Professional ratings
Review scores
| Source | Rating |
| AllMusic | Star Half star |
| Rolling Stone | Star |

==Commercial performance==
Hard debuted and peaked at number three on the US Billboard 200 and number two on the Top R&B/Hip-Hop Albums chart, with first-week sales of 178,000 copies. On November 18, 2003, it was certified Gold by the Recording Industry Association of America (RIAA).
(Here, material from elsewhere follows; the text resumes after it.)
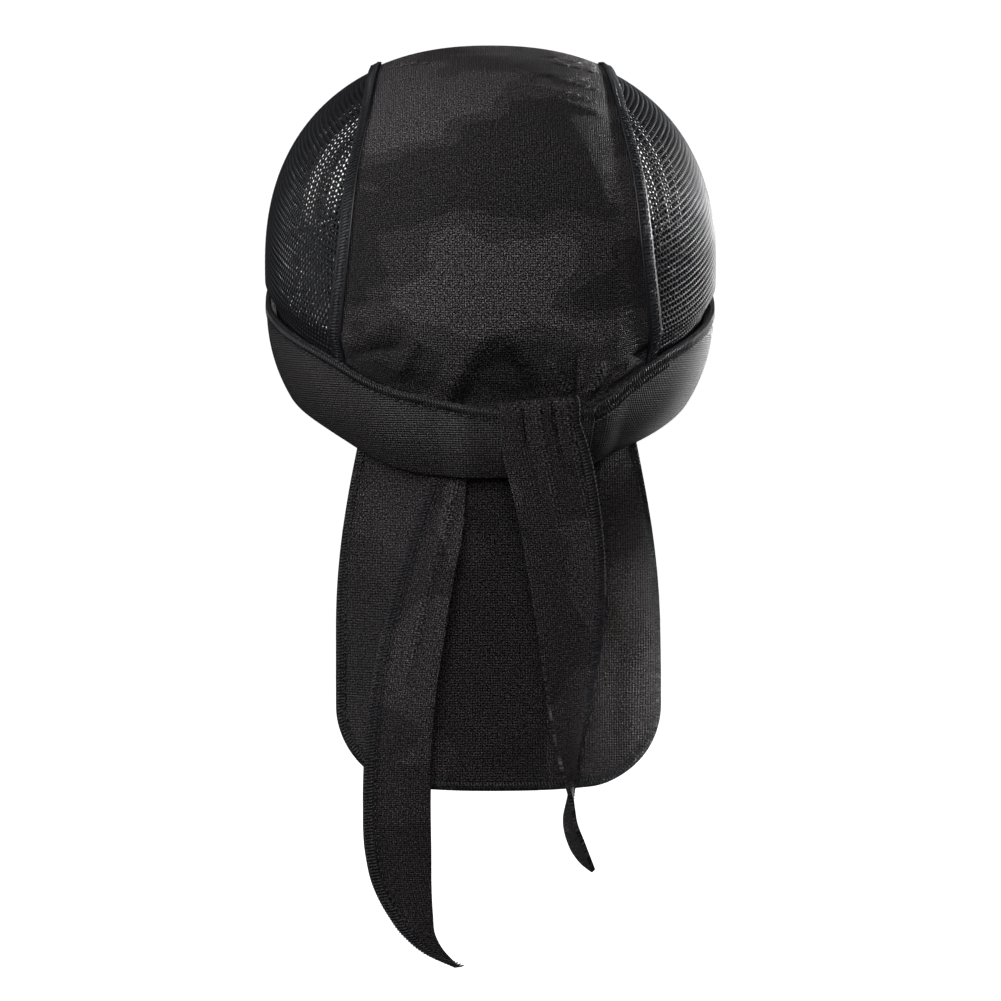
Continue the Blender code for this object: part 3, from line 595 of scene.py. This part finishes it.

By November 2005, the album had sold 871,000 copies domestcially, according to Nielsen SoundScan.

==Track listing==

Samples
- "Visions" contains samples from the composition "You Are My Starship" written by Michael Henderson.
- "Shady Girl" contains samples from the composition "Uptown Anthem" by Naughty by Nature.

Hard track listing
| No. | Title | Writer(s) | Producer(s) | Length |
|---|---|---|---|---|
| 1. | "They Ain't J.E." | Brandon Casey; Brian Casey; Phalon Alexander; | Jazze Pha | 3:38 |
| 2. | "Walked Outta Heaven" | Brandon Casey; Brian Casey; Bryan-Michael Cox; | Cox | 4:30 |
| 3. | "Girls Gone Wild" (featuring Major Damage) | Brandon Casey; Brian Casey; Dwayne Nesmith; Hockefa Lamar; Pierre Medor; | Sick Cents Productions; Tha Cornaboyz; | 4:24 |
| 4. | "Visions" | Brandon Casey; Brian Casey; Dupri; Cox; Michael Henderson; | Dupri; Cox; | 4:16 |
| 5. | "Hard" | Brandon Casey; Brian Casey; | Sick Cents Productions; Melvin Coleman; | 4:21 |
| 6. | "Dance Floor" | Brandon Casey; Brian Casey; Coleman; | Coleman | 3:16 |
| 7. | "Trying to Find the Words" | Brandon Casey; Brian Casey; Coleman; | Coleman | 4:02 |
| 8. | "What's It Like" | Brandon Casey; Brian Casey; Coleman; | Coleman | 4:13 |
| 9. | "Tryna Be Your Man" | Brandon Casey; Brian Casey; Cox; | Cox | 3:18 |
| 10. | "I Don't Wanna" | Brandon Casey; Brian Casey; Cox; Kevin Hicks; | Cox; Hicks; | 4:59 |
| 11. | "In Private" | Brandon Casey; Brian Casey; Coleman; | Coleman | 3:52 |
| 12. | "In the Morning" | Brandon Casey; Brian Casey; Coleman; | Coleman | 5:30 |
| 13. | "Shady Girl" | Brandon Casey; Brian Casey; Anthony Criss; Cox; Dupri; Keir Gist; Vincent Brown; | Dupri; Cox; | 3:20 |

Bonus tracks
| No. | Title | Writer(s) | Producer(s) | Length |
|---|---|---|---|---|
| 14. | "Car Show" (featuring Big Boi) | Brandon Casey; Brian Casey; Antwan Patton; | Sick Cents Productions | 4:41 |
| 15. | "They Ain't Je (Remix)" (featuring Street Katz & Woonie) | Brandon Casey; Brian Casey; Alexander; Lee Dixon; Rahj Rowe; Tatu Hill; | Sick Cents Productions | 5:39 |
| Total length: |  |  |  | 64:14 |

International bonus track
| No. | Title | Writer(s) | Producer(s) | Length |
|---|---|---|---|---|
| 16. | "On My Way (After the Club)" | Brandon Casey; Brian Casey; Alexander; | Pha | 4:34 |

Japanese bonus track
| No. | Title | Writer(s) | Producer(s) | Length |
|---|---|---|---|---|
| 16. | "Respect My Girl" | Brandon Casey; Brian Casey; Dwayne Nesmith; Pierre Medor; | Sick Cents Productions; Tha Cornaboyz; | 4:17 |

== Charts ==

===Weekly charts===

Weekly chart performance for Hard
| Chart (2003) | Peak position |
|---|---|
| UK Albums (OCC) | 82 |
| UK R&B Albums (OCC) | 13 |
| US Billboard 200 | 3 |
| US Top R&B/Hip-Hop Albums (Billboard) | 1 |

=== Year-end charts ===

2003 year-end chart performance for Hard
| Chart (2003) | Position |
|---|---|
| US Billboard 200 | 175 |
| US Top R&B/Hip-Hop Albums (Billboard) | 67 |

2004 year-end chart performance for Hard
| Chart (2004) | Position |
|---|---|
| US Billboard 200 | 183 |
| US Top R&B/Hip-Hop Albums (Billboard) | 53 |

==Certifications==

Certifications for Hard
| Region | Certification | Certified units/sales |
| United Kingdom (BPI) | Gold | 100,000^{‡} |
| United States (RIAA) | Gold | 500,000^{^} |
^{^} Shipments figures based on certification alone.